A wordcount limit will prevent me from delving as deeply as I would like into some other worthy books I have read as of late, so I will tell you of only one other. Ava’s Man, by Rick Bragg, is a book my tennis coach and friend, Jake, loved so much that he drove it all the way from South Burlington to my door. “You gotta read this,” he said as he turned to drive back to the tennis court. It tells the story of the author’s grandfather, who died before Bragg was born but whose life was so vivid and remarkable that it was impossible, it seems, to lay him to rest. It begins with a description of Charlie’s widow, Ava, whose “face had a line in it for every hot mile she’d walked, for every fit she’d ever threw.” “No, hon,” she would say, when asked, “‘I ain’t goin’ to get me no man.’ And then she would start to rock again, with satisfaction. ‘I had me one.’”

Her man Charlie was “probably the only man on earth who could love that woman and not perish in the flame,” writes Bragg, whose book takes place mostly in the backwoods hamlets of Georgia and Alabama, when roads were dirt and you could feed your children hot biscuits, ham and fresh cantaloupe on Sunday and buy your oranges by the bushel. But this family couldn’t always indulge in such luxuries. The story begins in the foothills of the Appalachians in the 1930s and proceeds through the Great Depression, when Charlie, an itinerant roofer and a moonshiner who ingested exactly one pint for every gallon sold, struggled to keep his family fed, clothed and shod. He was a man of some contradiction.
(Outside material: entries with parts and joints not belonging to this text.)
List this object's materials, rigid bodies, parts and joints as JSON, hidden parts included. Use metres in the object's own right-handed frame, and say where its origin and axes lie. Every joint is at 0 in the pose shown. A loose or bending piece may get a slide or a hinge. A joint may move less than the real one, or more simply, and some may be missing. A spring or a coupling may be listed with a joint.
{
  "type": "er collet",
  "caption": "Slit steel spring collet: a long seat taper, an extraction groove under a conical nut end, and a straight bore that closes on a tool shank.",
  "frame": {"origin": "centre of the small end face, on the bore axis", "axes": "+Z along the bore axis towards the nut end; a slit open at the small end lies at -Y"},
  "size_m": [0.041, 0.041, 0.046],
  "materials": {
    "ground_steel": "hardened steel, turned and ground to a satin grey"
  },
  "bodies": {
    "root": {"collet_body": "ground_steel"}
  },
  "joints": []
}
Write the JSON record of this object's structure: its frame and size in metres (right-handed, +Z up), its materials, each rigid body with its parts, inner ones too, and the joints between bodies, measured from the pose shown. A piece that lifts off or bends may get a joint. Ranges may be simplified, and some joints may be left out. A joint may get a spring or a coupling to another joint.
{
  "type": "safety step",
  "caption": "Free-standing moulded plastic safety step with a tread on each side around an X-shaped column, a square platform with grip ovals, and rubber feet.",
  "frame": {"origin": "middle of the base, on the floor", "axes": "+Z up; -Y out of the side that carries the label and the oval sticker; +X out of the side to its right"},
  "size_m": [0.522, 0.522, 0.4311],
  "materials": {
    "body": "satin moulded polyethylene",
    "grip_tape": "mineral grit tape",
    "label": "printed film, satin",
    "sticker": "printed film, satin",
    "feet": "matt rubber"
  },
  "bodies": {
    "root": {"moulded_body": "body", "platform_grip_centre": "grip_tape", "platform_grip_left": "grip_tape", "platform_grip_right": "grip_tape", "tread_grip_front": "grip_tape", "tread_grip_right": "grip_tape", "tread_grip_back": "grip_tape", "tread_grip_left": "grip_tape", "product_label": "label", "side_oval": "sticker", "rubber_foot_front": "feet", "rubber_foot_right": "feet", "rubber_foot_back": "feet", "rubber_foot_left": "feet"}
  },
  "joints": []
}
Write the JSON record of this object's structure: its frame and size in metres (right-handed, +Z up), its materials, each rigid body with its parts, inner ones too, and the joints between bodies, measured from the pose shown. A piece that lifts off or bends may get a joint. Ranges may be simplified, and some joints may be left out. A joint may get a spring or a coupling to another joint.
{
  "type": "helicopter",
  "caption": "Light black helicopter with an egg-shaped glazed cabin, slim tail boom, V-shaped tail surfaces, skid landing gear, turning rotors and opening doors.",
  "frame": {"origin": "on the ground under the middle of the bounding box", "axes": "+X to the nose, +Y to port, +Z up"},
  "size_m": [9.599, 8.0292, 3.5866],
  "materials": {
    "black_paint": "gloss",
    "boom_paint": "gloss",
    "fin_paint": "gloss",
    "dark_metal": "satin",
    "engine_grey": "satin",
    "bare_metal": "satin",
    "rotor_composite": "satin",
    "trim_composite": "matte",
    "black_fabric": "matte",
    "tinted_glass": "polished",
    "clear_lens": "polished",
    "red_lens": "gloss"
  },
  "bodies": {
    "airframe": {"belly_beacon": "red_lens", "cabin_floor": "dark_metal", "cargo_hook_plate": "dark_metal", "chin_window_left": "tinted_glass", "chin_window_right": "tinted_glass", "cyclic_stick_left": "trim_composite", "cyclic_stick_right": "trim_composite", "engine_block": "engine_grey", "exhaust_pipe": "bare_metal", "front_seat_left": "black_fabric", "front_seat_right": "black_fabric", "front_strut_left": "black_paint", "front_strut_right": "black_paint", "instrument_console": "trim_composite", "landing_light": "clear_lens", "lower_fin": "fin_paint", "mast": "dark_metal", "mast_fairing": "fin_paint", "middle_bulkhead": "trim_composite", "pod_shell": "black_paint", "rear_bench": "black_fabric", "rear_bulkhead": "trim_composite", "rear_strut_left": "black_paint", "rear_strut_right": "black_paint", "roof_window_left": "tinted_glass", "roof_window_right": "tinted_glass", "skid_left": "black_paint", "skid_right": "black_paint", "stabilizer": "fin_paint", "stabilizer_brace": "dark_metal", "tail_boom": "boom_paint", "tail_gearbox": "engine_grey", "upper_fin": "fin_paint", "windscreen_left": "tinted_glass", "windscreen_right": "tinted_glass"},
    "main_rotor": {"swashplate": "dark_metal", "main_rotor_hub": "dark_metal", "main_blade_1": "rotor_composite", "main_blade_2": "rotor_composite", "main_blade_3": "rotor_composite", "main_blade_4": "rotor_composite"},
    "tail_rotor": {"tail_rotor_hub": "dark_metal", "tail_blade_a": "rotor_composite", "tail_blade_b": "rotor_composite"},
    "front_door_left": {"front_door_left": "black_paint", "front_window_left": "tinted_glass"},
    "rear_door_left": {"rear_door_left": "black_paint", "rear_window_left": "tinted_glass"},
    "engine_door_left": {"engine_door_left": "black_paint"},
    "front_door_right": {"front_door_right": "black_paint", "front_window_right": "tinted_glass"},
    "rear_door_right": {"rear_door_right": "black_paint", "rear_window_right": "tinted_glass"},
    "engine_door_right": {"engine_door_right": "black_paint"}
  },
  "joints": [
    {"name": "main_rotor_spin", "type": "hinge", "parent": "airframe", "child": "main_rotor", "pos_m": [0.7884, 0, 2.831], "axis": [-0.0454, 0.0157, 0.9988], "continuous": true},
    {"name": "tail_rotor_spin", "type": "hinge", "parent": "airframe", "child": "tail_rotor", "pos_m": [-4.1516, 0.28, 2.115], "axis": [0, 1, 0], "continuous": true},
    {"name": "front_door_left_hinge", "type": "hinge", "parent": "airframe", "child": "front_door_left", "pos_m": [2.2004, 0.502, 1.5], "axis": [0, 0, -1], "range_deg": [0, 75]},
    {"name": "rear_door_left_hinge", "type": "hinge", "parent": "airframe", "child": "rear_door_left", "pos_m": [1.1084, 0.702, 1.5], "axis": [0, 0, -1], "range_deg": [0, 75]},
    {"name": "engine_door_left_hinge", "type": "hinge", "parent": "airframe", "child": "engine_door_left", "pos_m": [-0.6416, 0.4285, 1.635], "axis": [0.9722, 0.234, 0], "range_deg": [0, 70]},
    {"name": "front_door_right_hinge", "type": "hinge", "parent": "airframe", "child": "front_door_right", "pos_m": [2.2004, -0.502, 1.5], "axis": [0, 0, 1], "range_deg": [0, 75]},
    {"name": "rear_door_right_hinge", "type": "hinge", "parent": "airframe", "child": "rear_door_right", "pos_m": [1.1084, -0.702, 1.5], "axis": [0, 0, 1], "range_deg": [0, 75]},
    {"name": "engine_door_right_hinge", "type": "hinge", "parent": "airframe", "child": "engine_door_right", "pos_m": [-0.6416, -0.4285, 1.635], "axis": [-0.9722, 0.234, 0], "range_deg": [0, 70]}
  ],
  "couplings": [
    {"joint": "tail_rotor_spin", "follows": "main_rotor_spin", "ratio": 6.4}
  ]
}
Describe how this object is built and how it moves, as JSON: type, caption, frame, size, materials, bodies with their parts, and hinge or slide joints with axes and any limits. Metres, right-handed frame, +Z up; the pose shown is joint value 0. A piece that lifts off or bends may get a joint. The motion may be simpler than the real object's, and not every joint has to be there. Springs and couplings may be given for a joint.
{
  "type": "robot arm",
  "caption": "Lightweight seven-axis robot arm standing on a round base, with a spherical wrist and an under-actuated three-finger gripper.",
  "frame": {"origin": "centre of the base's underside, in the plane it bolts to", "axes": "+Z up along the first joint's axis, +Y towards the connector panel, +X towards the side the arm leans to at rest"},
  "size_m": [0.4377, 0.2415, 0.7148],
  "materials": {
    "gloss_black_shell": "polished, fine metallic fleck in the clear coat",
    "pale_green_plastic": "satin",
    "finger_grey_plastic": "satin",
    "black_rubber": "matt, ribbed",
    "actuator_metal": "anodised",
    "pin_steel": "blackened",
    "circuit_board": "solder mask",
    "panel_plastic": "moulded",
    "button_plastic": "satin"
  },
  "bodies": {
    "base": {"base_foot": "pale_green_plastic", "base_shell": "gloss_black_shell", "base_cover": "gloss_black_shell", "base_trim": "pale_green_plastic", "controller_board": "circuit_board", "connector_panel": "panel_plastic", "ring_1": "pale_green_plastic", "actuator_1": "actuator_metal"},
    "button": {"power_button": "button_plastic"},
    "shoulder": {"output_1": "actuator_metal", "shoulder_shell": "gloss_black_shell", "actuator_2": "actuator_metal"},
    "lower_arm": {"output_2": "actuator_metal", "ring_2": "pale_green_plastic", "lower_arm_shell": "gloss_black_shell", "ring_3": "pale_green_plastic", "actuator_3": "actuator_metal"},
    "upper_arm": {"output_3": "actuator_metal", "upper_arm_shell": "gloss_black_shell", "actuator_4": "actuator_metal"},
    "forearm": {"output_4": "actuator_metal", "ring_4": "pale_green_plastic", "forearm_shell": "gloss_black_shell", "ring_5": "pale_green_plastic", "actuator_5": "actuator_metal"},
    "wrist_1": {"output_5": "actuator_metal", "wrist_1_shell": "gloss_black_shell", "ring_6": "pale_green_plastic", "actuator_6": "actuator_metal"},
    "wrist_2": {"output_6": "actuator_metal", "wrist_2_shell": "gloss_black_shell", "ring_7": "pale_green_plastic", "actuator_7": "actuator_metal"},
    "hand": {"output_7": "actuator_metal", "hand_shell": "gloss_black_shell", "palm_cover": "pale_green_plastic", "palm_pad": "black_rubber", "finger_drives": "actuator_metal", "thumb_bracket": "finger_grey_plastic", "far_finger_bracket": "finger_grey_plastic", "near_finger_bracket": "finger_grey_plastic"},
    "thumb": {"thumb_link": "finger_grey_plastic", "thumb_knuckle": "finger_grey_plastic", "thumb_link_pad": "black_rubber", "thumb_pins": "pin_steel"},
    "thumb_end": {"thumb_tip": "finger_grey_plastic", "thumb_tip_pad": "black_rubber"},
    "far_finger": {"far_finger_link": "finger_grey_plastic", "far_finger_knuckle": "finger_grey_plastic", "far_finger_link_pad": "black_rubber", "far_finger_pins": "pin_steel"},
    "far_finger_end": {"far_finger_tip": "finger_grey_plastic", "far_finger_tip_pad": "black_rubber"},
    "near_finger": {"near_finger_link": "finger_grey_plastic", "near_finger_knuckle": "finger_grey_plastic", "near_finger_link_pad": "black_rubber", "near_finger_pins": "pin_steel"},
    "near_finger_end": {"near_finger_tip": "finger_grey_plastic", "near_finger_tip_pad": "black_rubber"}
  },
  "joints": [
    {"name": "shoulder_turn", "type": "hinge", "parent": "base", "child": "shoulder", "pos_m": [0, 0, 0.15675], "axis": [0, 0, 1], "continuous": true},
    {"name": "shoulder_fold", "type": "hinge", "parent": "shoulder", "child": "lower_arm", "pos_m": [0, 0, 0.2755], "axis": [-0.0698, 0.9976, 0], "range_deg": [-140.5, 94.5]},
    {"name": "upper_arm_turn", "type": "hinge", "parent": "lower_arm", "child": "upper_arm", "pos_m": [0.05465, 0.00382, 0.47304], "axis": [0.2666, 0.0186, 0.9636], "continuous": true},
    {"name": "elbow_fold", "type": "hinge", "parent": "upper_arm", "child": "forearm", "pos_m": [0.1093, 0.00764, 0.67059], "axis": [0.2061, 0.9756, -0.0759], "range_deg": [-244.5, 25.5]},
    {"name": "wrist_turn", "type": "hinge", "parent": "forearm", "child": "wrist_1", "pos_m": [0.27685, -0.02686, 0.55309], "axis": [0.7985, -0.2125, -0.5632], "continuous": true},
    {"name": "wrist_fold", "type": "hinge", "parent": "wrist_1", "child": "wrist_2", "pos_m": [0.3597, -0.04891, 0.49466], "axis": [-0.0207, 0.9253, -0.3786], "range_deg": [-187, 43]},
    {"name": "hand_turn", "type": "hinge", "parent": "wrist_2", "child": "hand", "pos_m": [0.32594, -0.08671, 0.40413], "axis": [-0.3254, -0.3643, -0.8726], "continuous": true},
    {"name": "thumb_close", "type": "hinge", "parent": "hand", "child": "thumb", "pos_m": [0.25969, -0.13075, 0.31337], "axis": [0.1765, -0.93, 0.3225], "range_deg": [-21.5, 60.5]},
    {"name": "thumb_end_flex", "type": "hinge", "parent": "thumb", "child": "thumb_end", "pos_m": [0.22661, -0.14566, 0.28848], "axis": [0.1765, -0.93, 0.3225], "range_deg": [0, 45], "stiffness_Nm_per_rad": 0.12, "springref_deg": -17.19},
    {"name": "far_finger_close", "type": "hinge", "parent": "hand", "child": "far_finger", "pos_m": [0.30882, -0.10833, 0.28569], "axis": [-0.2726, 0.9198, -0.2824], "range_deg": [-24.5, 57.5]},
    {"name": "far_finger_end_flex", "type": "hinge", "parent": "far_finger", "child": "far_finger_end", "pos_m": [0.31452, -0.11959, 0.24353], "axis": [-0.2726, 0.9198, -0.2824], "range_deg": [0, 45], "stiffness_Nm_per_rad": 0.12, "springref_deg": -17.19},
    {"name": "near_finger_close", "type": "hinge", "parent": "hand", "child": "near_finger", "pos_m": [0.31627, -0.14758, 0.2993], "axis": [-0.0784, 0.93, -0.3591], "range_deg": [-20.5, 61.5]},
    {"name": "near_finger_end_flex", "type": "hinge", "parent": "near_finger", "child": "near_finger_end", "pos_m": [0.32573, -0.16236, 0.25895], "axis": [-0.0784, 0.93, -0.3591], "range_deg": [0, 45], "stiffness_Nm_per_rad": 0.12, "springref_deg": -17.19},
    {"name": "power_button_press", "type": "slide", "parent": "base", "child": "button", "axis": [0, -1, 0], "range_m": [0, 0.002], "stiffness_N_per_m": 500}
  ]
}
He was a lover AND a fighter. He could brawl with the best of them, and often did, but had an abiding soft spot for children and babies; “his heart melted around them, his spirit soared.” He spoke with a smooth, low voice. “If he wanted to make a point, he just said damn, for punctuation, as in ‘That’s a damn big house, fellers, to roof in this damn heat.’ He did not spit in front of ladies, usually, and among men he drew a line between good, solid biblical cursing and what he called ‘ugly talk,’ which was anything a twelve-year-old would scrawl on an outhouse wall. He did not spit in front of ladies, even if he had to swallow the juice. He tipped his hat, like in a cowboy matinee.” He was blessed with “that beautiful, selective morality that we Southerners are famous for.” He condemned liars and stealers, yet “he saw nothing wrong with downing a full pint of likker—a full pint is enough to get two men drunk as lords—before engaging in a fistfight that sometimes required hospitalization.” “He saw no reason to obey some laws—like the ones about licenses, fees and other governmental annoyances—but he would not have picked an apple off another man’s ground and eaten it.”

Ava’s Man draws to a quiet close in the same place it started, in the foothills of the Appalachians, but in the present day, with the author pondering what his feisty, bigger-than-life grandpa would think of him, not as a man, but as a boy. He muses, “I bet he would give me some candy, and sing me a song.”

This book tells a great story about a great (in his own way) man in the great (in its own way) deep south in a greatly trying time. As one reviewer put it, “a masterly family chronicle and a human portrait so vivid you can smell the cornbread and whisky.” Thank you, Jake, for bringing it around.

And now, back to the lilac bush, where I can be found, rather like Ferdinand the bull in the old childhood classic, peacefully smelling the flowers.